Data lines
****************************************
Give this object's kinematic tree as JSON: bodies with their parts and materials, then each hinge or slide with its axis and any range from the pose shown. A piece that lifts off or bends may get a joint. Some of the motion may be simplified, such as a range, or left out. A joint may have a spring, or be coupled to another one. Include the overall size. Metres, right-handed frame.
****************************************
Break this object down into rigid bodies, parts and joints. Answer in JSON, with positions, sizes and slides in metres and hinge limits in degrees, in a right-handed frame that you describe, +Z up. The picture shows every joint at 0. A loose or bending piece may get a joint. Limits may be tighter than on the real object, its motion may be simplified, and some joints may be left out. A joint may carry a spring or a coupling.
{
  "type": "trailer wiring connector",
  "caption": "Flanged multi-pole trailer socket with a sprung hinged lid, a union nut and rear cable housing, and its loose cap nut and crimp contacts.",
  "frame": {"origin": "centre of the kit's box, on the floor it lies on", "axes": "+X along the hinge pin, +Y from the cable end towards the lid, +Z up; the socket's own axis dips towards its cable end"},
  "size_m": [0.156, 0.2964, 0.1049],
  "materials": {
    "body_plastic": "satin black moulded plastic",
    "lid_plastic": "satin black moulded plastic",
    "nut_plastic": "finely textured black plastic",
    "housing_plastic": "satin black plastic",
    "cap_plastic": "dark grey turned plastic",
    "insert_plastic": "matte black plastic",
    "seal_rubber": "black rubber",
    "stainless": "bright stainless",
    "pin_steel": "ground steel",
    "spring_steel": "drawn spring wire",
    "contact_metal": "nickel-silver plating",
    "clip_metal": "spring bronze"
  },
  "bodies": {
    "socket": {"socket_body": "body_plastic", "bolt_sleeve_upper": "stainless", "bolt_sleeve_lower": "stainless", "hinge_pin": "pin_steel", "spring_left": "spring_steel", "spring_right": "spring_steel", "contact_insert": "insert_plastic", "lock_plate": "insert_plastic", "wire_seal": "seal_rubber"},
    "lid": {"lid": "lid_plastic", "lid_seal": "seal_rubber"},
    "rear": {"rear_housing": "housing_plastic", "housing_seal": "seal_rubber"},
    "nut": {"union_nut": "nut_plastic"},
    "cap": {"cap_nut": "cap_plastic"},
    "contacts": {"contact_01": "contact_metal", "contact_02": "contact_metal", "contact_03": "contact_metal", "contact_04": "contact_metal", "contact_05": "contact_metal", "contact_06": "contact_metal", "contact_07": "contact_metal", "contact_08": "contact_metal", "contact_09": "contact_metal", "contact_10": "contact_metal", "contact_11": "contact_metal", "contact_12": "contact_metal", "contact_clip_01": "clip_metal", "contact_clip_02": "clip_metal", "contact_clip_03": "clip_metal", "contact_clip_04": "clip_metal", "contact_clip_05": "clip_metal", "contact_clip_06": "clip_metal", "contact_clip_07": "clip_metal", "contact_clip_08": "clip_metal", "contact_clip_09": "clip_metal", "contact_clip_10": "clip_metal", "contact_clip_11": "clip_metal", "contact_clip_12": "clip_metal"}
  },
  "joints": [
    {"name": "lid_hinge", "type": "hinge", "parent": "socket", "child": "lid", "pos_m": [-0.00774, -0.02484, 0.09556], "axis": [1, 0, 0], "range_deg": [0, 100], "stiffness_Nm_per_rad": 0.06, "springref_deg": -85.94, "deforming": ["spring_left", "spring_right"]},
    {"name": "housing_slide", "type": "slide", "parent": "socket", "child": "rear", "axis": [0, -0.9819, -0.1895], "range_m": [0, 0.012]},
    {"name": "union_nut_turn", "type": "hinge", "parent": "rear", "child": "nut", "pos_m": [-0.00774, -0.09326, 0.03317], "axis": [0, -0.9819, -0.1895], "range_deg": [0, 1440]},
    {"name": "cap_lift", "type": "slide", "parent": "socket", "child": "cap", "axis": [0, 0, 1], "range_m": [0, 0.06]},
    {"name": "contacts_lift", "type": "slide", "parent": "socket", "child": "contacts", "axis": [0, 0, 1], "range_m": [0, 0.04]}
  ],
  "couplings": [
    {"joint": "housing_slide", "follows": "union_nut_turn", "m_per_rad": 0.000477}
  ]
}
****************************************
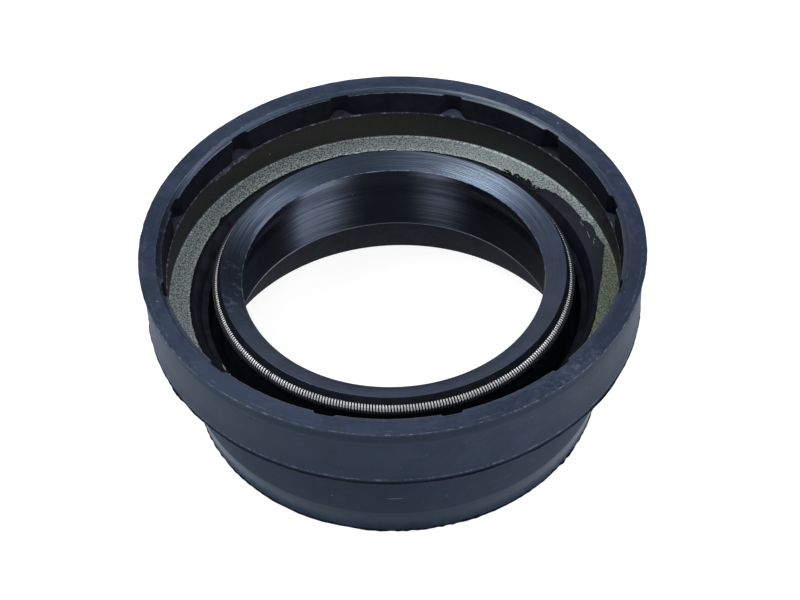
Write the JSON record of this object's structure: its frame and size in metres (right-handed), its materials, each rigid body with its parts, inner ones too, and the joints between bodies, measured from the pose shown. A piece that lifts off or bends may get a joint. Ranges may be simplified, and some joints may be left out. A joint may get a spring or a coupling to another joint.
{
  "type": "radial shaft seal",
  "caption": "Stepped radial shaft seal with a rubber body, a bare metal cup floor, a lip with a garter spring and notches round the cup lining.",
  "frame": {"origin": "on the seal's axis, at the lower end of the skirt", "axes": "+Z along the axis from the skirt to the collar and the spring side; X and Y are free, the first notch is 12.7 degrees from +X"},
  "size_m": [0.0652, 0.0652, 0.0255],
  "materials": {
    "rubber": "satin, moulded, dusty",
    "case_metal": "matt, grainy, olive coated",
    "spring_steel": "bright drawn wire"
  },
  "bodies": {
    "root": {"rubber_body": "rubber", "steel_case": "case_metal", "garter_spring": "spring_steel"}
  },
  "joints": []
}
****************************************
Stated task
Report how many lines of the listing hold the string "loose", giving only the number.

Output for this exercise
2